**Your instructions**
Extract every entry word for word.

**Extracted records**
☆ ☆ ☆ ☆
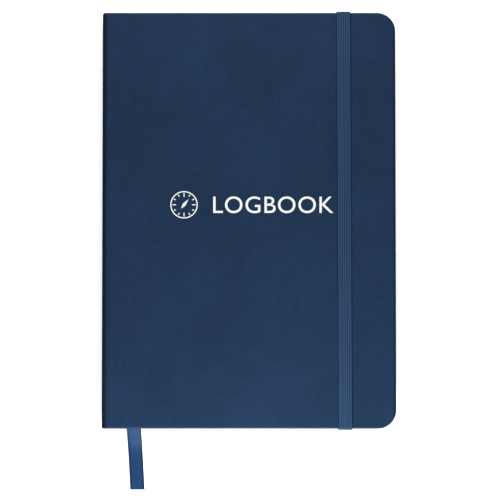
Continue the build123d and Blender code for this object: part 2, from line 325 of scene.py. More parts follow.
ruled_page, tree, shader = finish("ruled_page", PAPER, 0.8, specular=0.25)
page_u, page_v = uv_parts(tree)
page_x = calc(tree, "MULTIPLY", calc(tree, "SUBTRACT", page_u, 0.5), UV_W)
page_y = calc(tree, "MULTIPLY", calc(tree, "SUBTRACT", page_v, 0.5), UV_H)
row_phase = calc(tree, "PINGPONG", calc(tree, "SUBTRACT", page_y, TABLE_BOTTOM), ROW_PITCH / 2)
lines = calc(tree, "LESS_THAN", row_phase, ROW_W / 2)
for column in COLUMNS:
    lines = calc(tree, "MAXIMUM", lines, rule_at(tree, page_x, column, COLUMN_W))
for height in (TABLE_TOP, TABLE_TOP - 1.0):
    lines = calc(tree, "MAXIMUM", lines, rule_at(tree, page_y, height, HEAD_W))
inside = calc(tree, "LESS_THAN", calc(tree, "ABSOLUTE", page_x), COLUMNS[-1] + 0.1)
for test, limit in (("LESS_THAN", TABLE_TOP + TABLE_MARGIN), ("GREATER_THAN", TABLE_BOTTOM - TABLE_MARGIN)):
    inside = calc(tree, "MULTIPLY", inside, calc(tree, test, page_y, limit))
printed = calc(tree, "MULTIPLY", calc(tree, "MULTIPLY", lines, inside), INK_DENSITY)
tree.links.new(blend_colors(tree, printed, PAPER, INK), shader.inputs["Base Color"])
print("table:", len(COLUMNS) - 1, "columns,", int((TABLE_TOP - TABLE_BOTTOM) / ROW_PITCH), "rows")

# %% [markdown]
# Elastic webbing is drawn from its UV map: U runs across the band and V along it. The ribs are real
# geometry; the material adds the fine cross threads, paints shade into the grooves between them and
# paints a line of shade along both edges of the band.

# %% Elastic webbing
BAND_W, SELVEDGE, RIBS = 7.0, 0.14, 6
CROSS_PITCH, EDGE_U = 0.45, SELVEDGE / BAND_W
# The groove colour is painted shade: it darkens the grooves between the ribs and both edges of the band.
PAINTED_GROOVE_SHADE, RIB_NAVY = (0.0010, 0.0080, 0.0260), (0.0150, 0.0540, 0.1330)

elastic_webbing, tree, shader = finish("elastic_webbing", (0.026, 0.058, 0.125), 0.7, specular=0.25)
band_u, band_v = uv_parts(tree)
pick = calc(tree, "PINGPONG", calc(tree, "MULTIPLY", band_v, 1 / CROSS_PITCH), 0.5)
on_ribs = calc(tree, "DIVIDE", calc(tree, "SUBTRACT", band_u, EDGE_U), 1 - 2 * EDGE_U)
rib = calc(tree, "PINGPONG", calc(tree, "MULTIPLY", on_ribs, float(RIBS)), 0.5)
# The next mask is 0 along both edges of the band, which get the painted groove shade.
face = ramp(tree, calc(tree, "PINGPONG", band_u, 0.5), EDGE_U, 1 / 60)
threads_and_shade = calc(tree, "ADD", calc(tree, "MULTIPLY", rib, 2.5), calc(tree, "MULTIPLY", pick, 0.4), clamp=True)
threads_and_shade = calc(tree, "MULTIPLY", threads_and_shade, face)
tree.links.new(blend_colors(tree, threads_and_shade, PAINTED_GROOVE_SHADE, RIB_NAVY), shader.inputs["Base Color"])
bump(tree, shader, pick, 0.00008, 0.6)
print("finish:", elastic_webbing.name, "with", RIBS, "ribs")

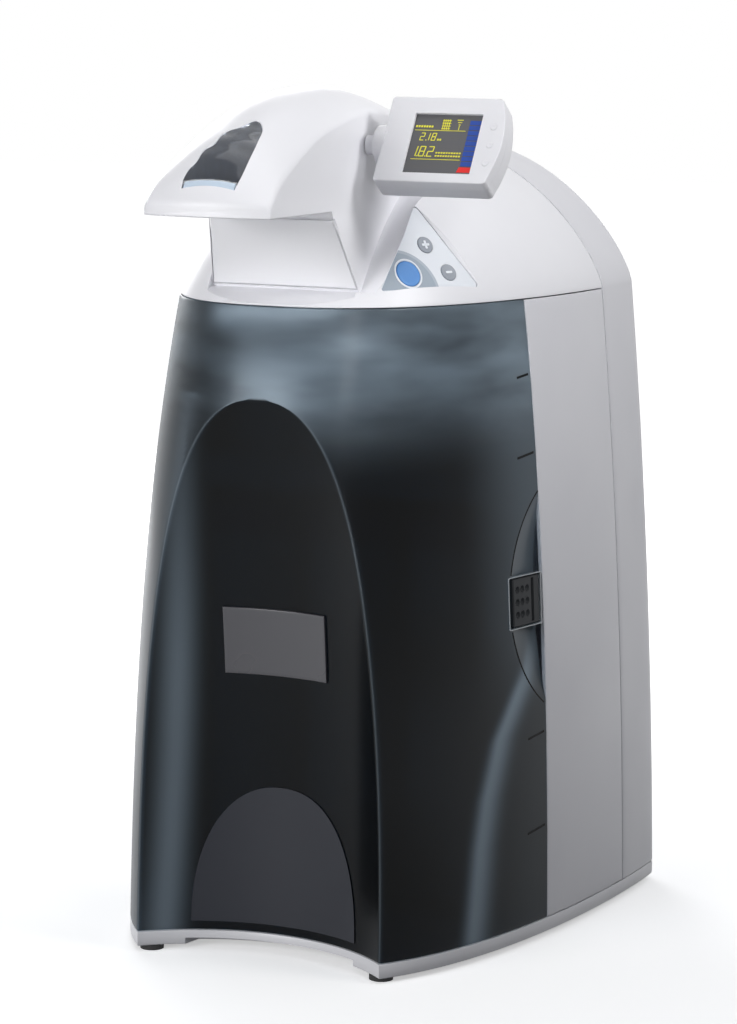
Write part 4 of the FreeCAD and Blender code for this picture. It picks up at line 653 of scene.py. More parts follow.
# The hollow between neck and key pad: at each height a straight floor from the neck's side to the pad's left edge,
# then out along the pad's plane.
neck_wall_x, pad_wall_x = 54.5, 72.6
slope = unit(pad_apex - pad_low_left)
z = np.linspace(valley_z[0], valley_z[-1], 40)
neck_y = smooth_curve(valley_z, valley_neck, z)
first = coords(neck_wall_x, neck_y, z)
last = coords(pad_wall_x, smooth_curve(valley_z, valley_pad, z), z)
far = last + unit((pad_out - slope * (pad_out[2] / slope[2])) * (1, 1, 0)) * 300
floor_line = [first + (last - first) * share for share in np.linspace(0, 1, 7)]
cut(top_cover, *stacked(np.stack([*floor_line, far, coords(0, far[:, 1], z), coords(0, neck_y, z)], 1)))
cut(top_cover, *stacked(head_rings), "UNION")
neck_run = np.array([0, neck_foot_y - neck_top_y, neck_foot_z - neck_top_z])
neck_length = np.linalg.norm(neck_run)
neck_up = -neck_run / neck_length
neck_out = np.array([0, -neck_up[2], neck_up[1]])
neck_foot = np.array([0, neck_foot_y, neck_foot_z])
plate_low_half, plate_high_half, plate_foot = 57.0, 48.4, 2.8
joint_gap = 0.9
recess_low = (plate_low_half + joint_gap, plate_foot - joint_gap)
recess_high = (plate_high_half + joint_gap, neck_length - 1.2)
recess = [(-recess_low[0], recess_low[1]), recess_low, recess_high, (-recess_high[0], recess_high[1])]
cut(top_cover, *extrusion(recess, -2.4, 6, (neck_foot, (1, 0, 0), neck_up, neck_out)))


def pad_ring(grow, radius, draft=0.0):
    """Triangle of the key pad moved out by grow, its right side by draft as well, corners rounded, as (u, v) pairs."""
    corners = pad_flat + draft_ways * draft
    ring = []
    for i in range(3):
        here, before, after = corners[i], corners[i - 1], corners[(i + 1) % 3]
        back = unit(before - here)
        ahead = unit(after - here)
        sine = math.sqrt((1 - np.dot(back, ahead)) / 2)
        centre = here + unit(back + ahead) * (radius - grow) / sine
        first = math.atan2(back[0], -back[1])
        last = math.atan2(-ahead[0], ahead[1])
        angles = first + ((last - first + math.pi) % (2 * math.pi) - math.pi) * np.linspace(0, 1, 8)
        ring.append(centre + radius * circle(angles))
    return np.concatenate(ring)


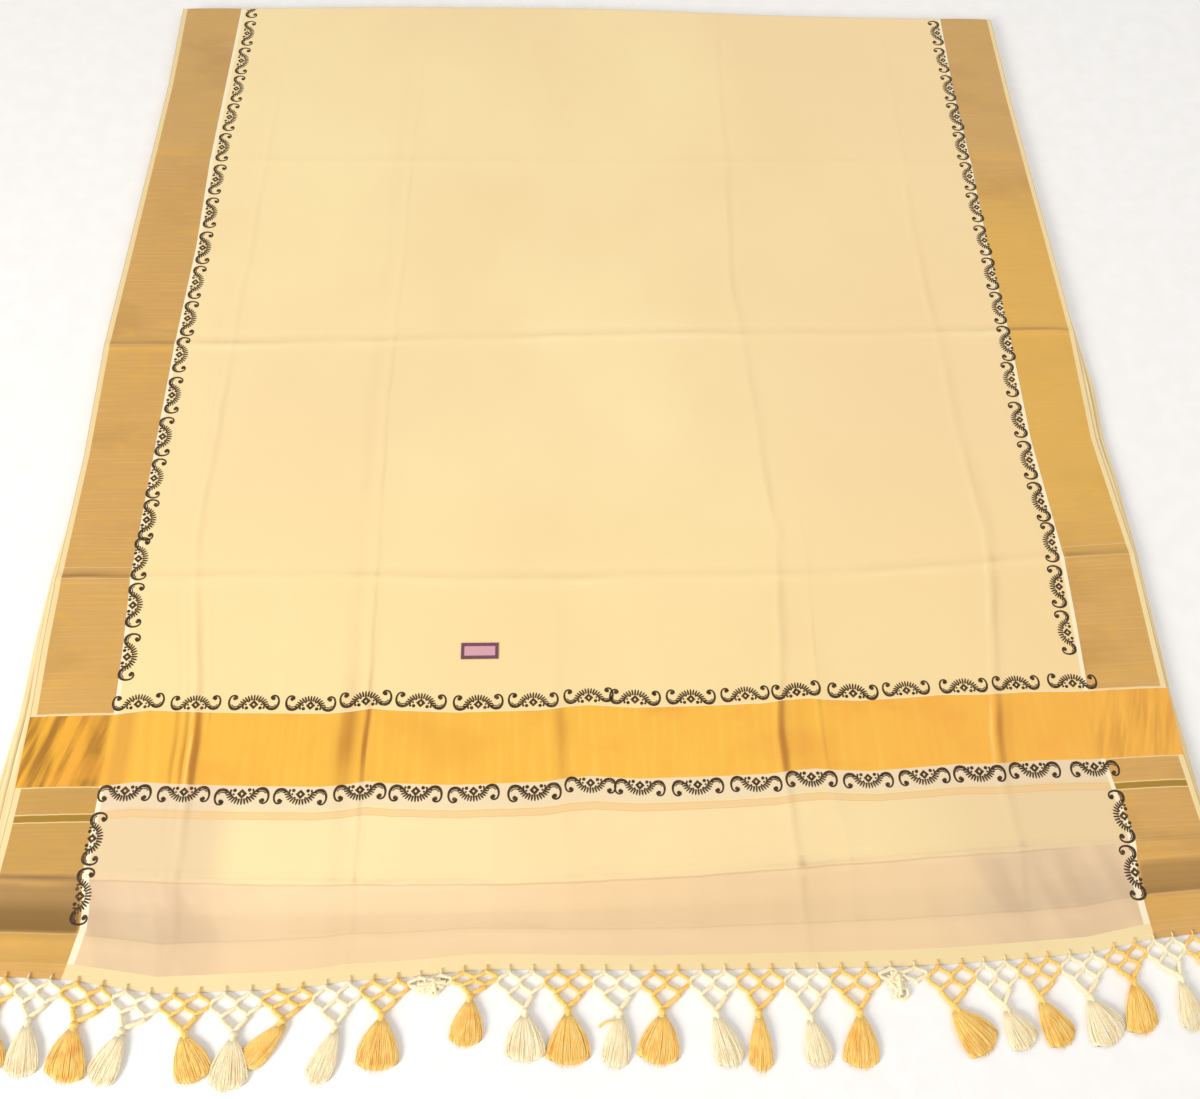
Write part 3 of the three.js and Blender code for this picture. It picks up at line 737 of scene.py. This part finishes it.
☆ ☆ ☆ ☆
**Answer to this problem**
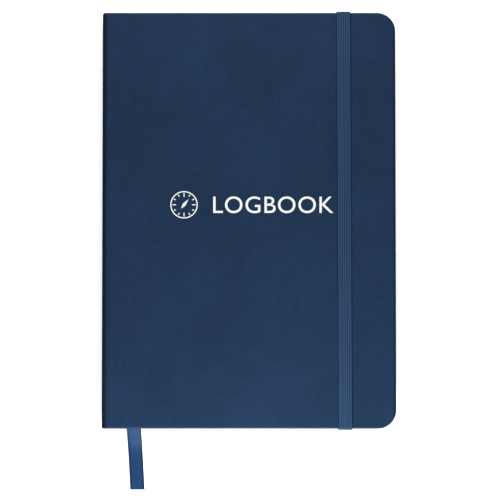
Continue the build123d and Blender code for this object: part 2, from line 325 of scene.py. More parts follow.
ruled_page, tree, shader = finish("ruled_page", PAPER, 0.8, specular=0.25)
page_u, page_v = uv_parts(tree)
page_x = calc(tree, "MULTIPLY", calc(tree, "SUBTRACT", page_u, 0.5), UV_W)
page_y = calc(tree, "MULTIPLY", calc(tree, "SUBTRACT", page_v, 0.5), UV_H)
row_phase = calc(tree, "PINGPONG", calc(tree, "SUBTRACT", page_y, TABLE_BOTTOM), ROW_PITCH / 2)
lines = calc(tree, "LESS_THAN", row_phase, ROW_W / 2)
for column in COLUMNS:
    lines = calc(tree, "MAXIMUM", lines, rule_at(tree, page_x, column, COLUMN_W))
for height in (TABLE_TOP, TABLE_TOP - 1.0):
    lines = calc(tree, "MAXIMUM", lines, rule_at(tree, page_y, height, HEAD_W))
inside = calc(tree, "LESS_THAN", calc(tree, "ABSOLUTE", page_x), COLUMNS[-1] + 0.1)
for test, limit in (("LESS_THAN", TABLE_TOP + TABLE_MARGIN), ("GREATER_THAN", TABLE_BOTTOM - TABLE_MARGIN)):
    inside = calc(tree, "MULTIPLY", inside, calc(tree, test, page_y, limit))
printed = calc(tree, "MULTIPLY", calc(tree, "MULTIPLY", lines, inside), INK_DENSITY)
tree.links.new(blend_colors(tree, printed, PAPER, INK), shader.inputs["Base Color"])
print("table:", len(COLUMNS) - 1, "columns,", int((TABLE_TOP - TABLE_BOTTOM) / ROW_PITCH), "rows")

# %% [markdown]
# Elastic webbing is drawn from its UV map: U runs across the band and V along it. The ribs are real
# geometry; the material adds the fine cross threads, paints shade into the grooves between them and
# paints a line of shade along both edges of the band.

# %% Elastic webbing
BAND_W, SELVEDGE, RIBS = 7.0, 0.14, 6
CROSS_PITCH, EDGE_U = 0.45, SELVEDGE / BAND_W
# The groove colour is painted shade: it darkens the grooves between the ribs and both edges of the band.
PAINTED_GROOVE_SHADE, RIB_NAVY = (0.0010, 0.0080, 0.0260), (0.0150, 0.0540, 0.1330)

elastic_webbing, tree, shader = finish("elastic_webbing", (0.026, 0.058, 0.125), 0.7, specular=0.25)
band_u, band_v = uv_parts(tree)
pick = calc(tree, "PINGPONG", calc(tree, "MULTIPLY", band_v, 1 / CROSS_PITCH), 0.5)
on_ribs = calc(tree, "DIVIDE", calc(tree, "SUBTRACT", band_u, EDGE_U), 1 - 2 * EDGE_U)
rib = calc(tree, "PINGPONG", calc(tree, "MULTIPLY", on_ribs, float(RIBS)), 0.5)
# The next mask is 0 along both edges of the band, which get the painted groove shade.
face = ramp(tree, calc(tree, "PINGPONG", band_u, 0.5), EDGE_U, 1 / 60)
threads_and_shade = calc(tree, "ADD", calc(tree, "MULTIPLY", rib, 2.5), calc(tree, "MULTIPLY", pick, 0.4), clamp=True)
threads_and_shade = calc(tree, "MULTIPLY", threads_and_shade, face)
tree.links.new(blend_colors(tree, threads_and_shade, PAINTED_GROOVE_SHADE, RIB_NAVY), shader.inputs["Base Color"])
bump(tree, shader, pick, 0.00008, 0.6)
print("finish:", elastic_webbing.name, "with", RIBS, "ribs")

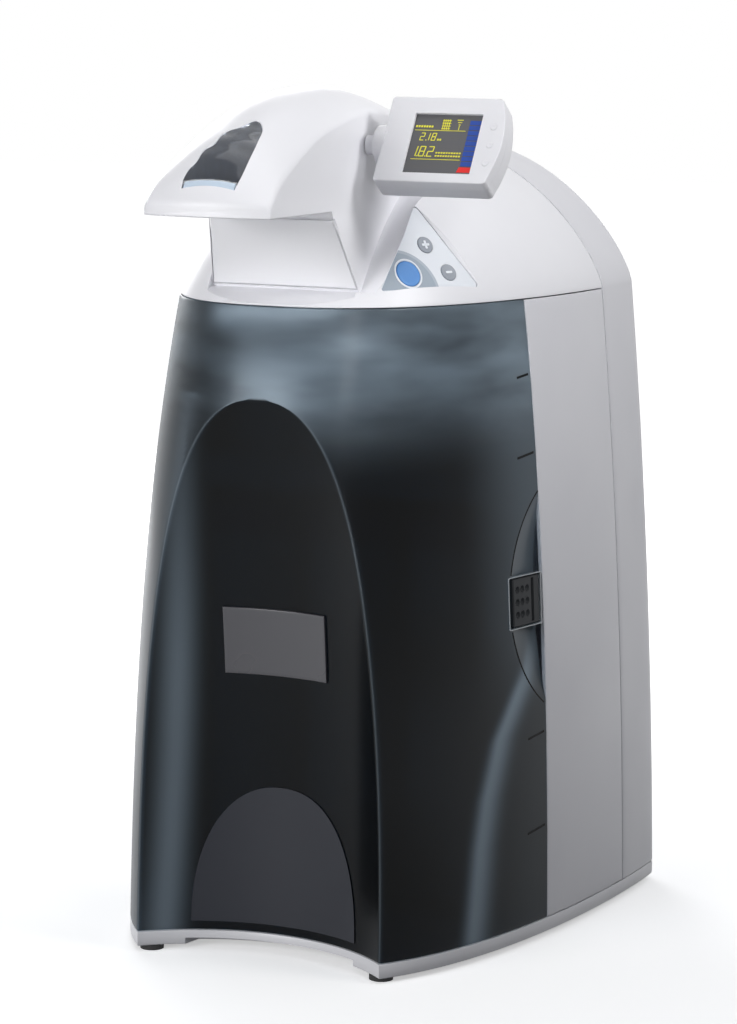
Write part 4 of the FreeCAD and Blender code for this picture. It picks up at line 653 of scene.py. More parts follow.
# The hollow between neck and key pad: at each height a straight floor from the neck's side to the pad's left edge,
# then out along the pad's plane.
neck_wall_x, pad_wall_x = 54.5, 72.6
slope = unit(pad_apex - pad_low_left)
z = np.linspace(valley_z[0], valley_z[-1], 40)
neck_y = smooth_curve(valley_z, valley_neck, z)
first = coords(neck_wall_x, neck_y, z)
last = coords(pad_wall_x, smooth_curve(valley_z, valley_pad, z), z)
far = last + unit((pad_out - slope * (pad_out[2] / slope[2])) * (1, 1, 0)) * 300
floor_line = [first + (last - first) * share for share in np.linspace(0, 1, 7)]
cut(top_cover, *stacked(np.stack([*floor_line, far, coords(0, far[:, 1], z), coords(0, neck_y, z)], 1)))
cut(top_cover, *stacked(head_rings), "UNION")
neck_run = np.array([0, neck_foot_y - neck_top_y, neck_foot_z - neck_top_z])
neck_length = np.linalg.norm(neck_run)
neck_up = -neck_run / neck_length
neck_out = np.array([0, -neck_up[2], neck_up[1]])
neck_foot = np.array([0, neck_foot_y, neck_foot_z])
plate_low_half, plate_high_half, plate_foot = 57.0, 48.4, 2.8
joint_gap = 0.9
recess_low = (plate_low_half + joint_gap, plate_foot - joint_gap)
recess_high = (plate_high_half + joint_gap, neck_length - 1.2)
recess = [(-recess_low[0], recess_low[1]), recess_low, recess_high, (-recess_high[0], recess_high[1])]
cut(top_cover, *extrusion(recess, -2.4, 6, (neck_foot, (1, 0, 0), neck_up, neck_out)))


def pad_ring(grow, radius, draft=0.0):
    """Triangle of the key pad moved out by grow, its right side by draft as well, corners rounded, as (u, v) pairs."""
    corners = pad_flat + draft_ways * draft
    ring = []
    for i in range(3):
        here, before, after = corners[i], corners[i - 1], corners[(i + 1) % 3]
        back = unit(before - here)
        ahead = unit(after - here)
        sine = math.sqrt((1 - np.dot(back, ahead)) / 2)
        centre = here + unit(back + ahead) * (radius - grow) / sine
        first = math.atan2(back[0], -back[1])
        last = math.atan2(-ahead[0], ahead[1])
        angles = first + ((last - first + math.pi) % (2 * math.pi) - math.pi) * np.linspace(0, 1, 8)
        ring.append(centre + radius * circle(angles))
    return np.concatenate(ring)


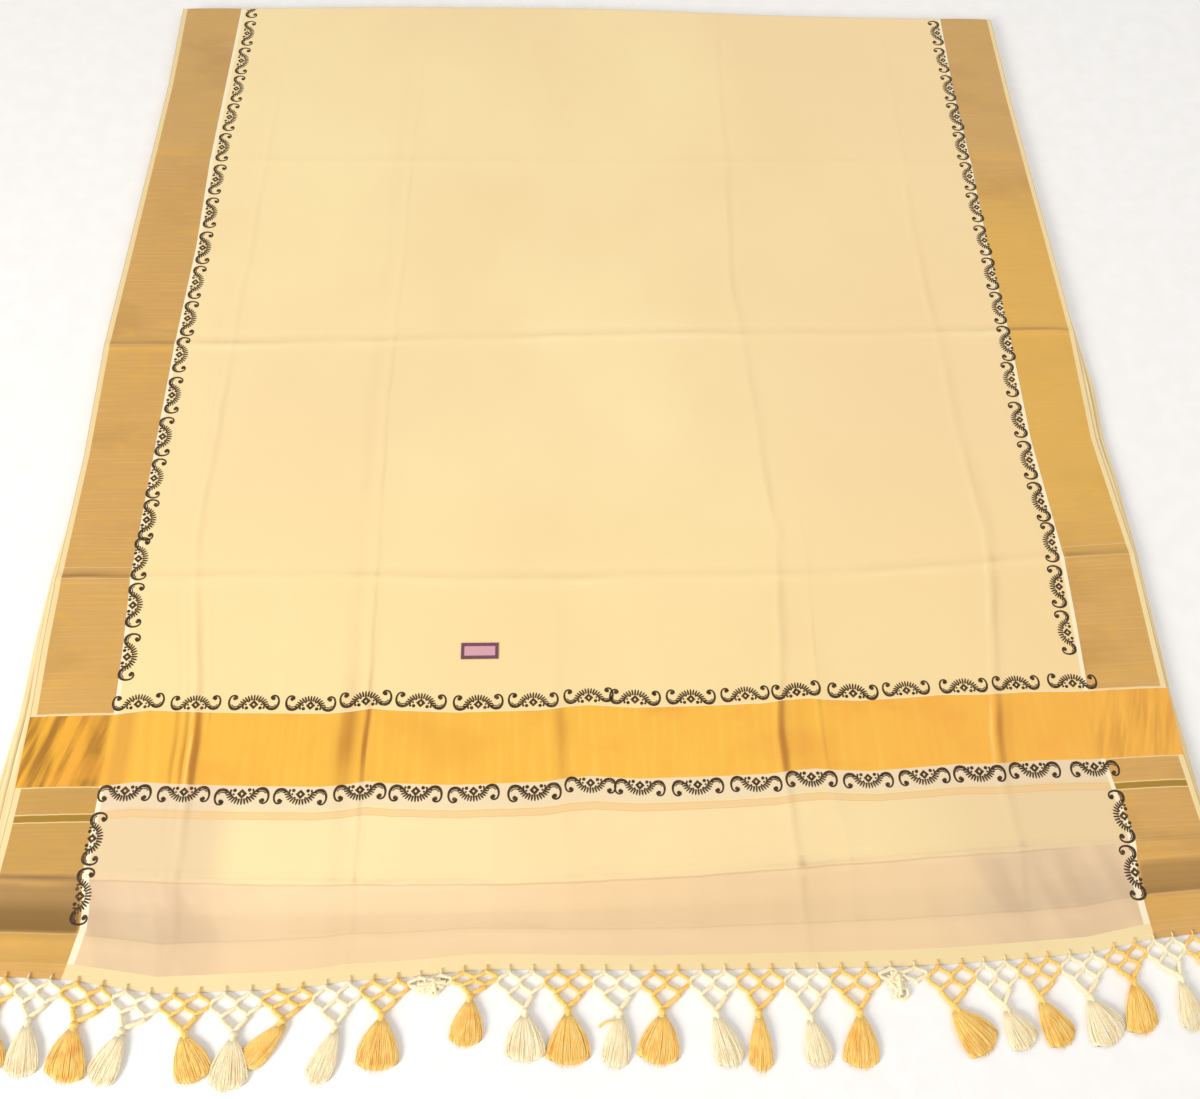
Write part 3 of the three.js and Blender code for this picture. It picks up at line 737 of scene.py. This part finishes it.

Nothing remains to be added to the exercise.